The boomers, who in their youth revolutionized everything from music to race relations, are set to redefine retirement. But now they face a crisis as retirement hits its own mid-60s.

“The situation is extremely serious because baby boomers have not saved very effectively for retirement,” says Olivia Mitchell, director of the Boettner Center for Pensions and Retirement Research at the University of Pennsylvania.

There are several reasons to be concerned:

n The traditional pension plan is disappearing. In 1980, some 39 percent of private-sector workers had a pension that guaranteed a steady payout during retirement. Today that number stands closer to 15 percent, according to the Employee Benefit Research Institute in Washington, D.C.
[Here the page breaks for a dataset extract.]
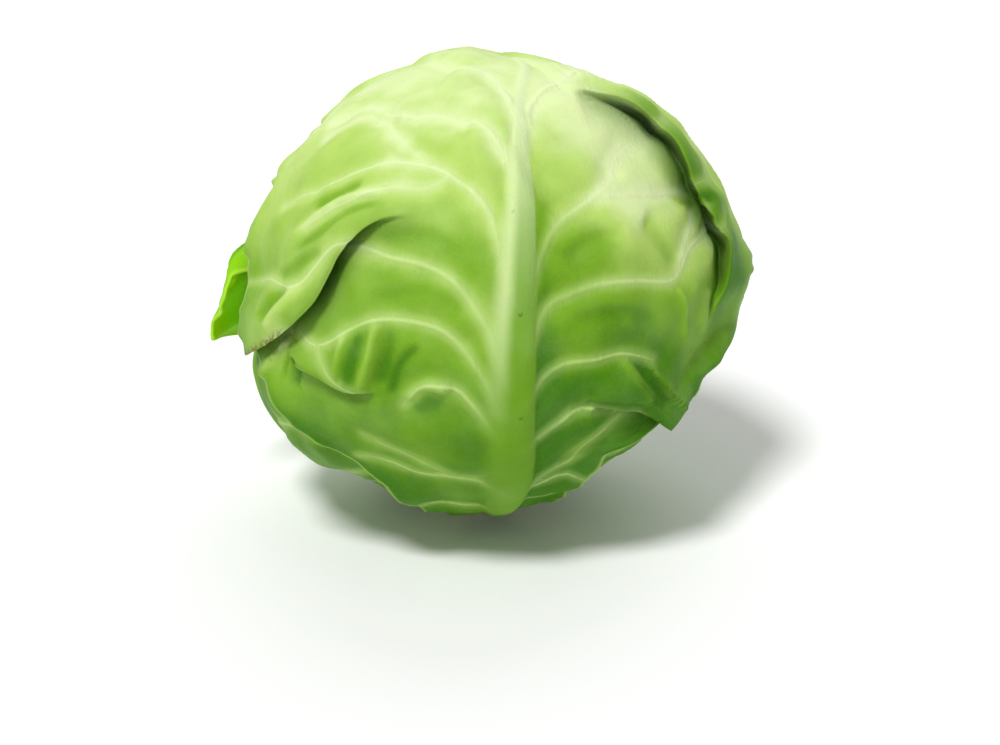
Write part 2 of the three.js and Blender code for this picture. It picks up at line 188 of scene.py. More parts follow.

n Reliance on stocks in retirement plans is greater than ever; 42 percent of those workers now have 401(k)s. But the past decade has been a lost one for stocks, with the Standard & Poor’s 500 index posting total returns of just 4 percent since the beginning of 2000.

n Many retirees banked on their homes as their retirement fund. But the crash in housing prices has slashed almost a third of a typical home’s value. Now 22 percent of homeowners, owe more on their mortgage than their home is worth.

Many are boomers.

Michael Vanatta, 61, of Vero Beach, Fla., is paying the price for being a boomer who enjoyed life without saving for the future. He put a daughter through college, but he also spent plenty of money on indulgences like dining out and the latest electronic gadgets.

Vanatta was laid off last January from his $100,000-a-year job as a sales executive for a turf company. And with savings of just $5,000, he’s on a budget for the first time. In April, he will start taking Social Security at age 62.

“If I’d been smarter and planned and had the bucks, I’d wait until 70,” says Vanatta, who is divorced and rents an apartment. “It’s my fault. For years I was making plenty of money and spending plenty of money.”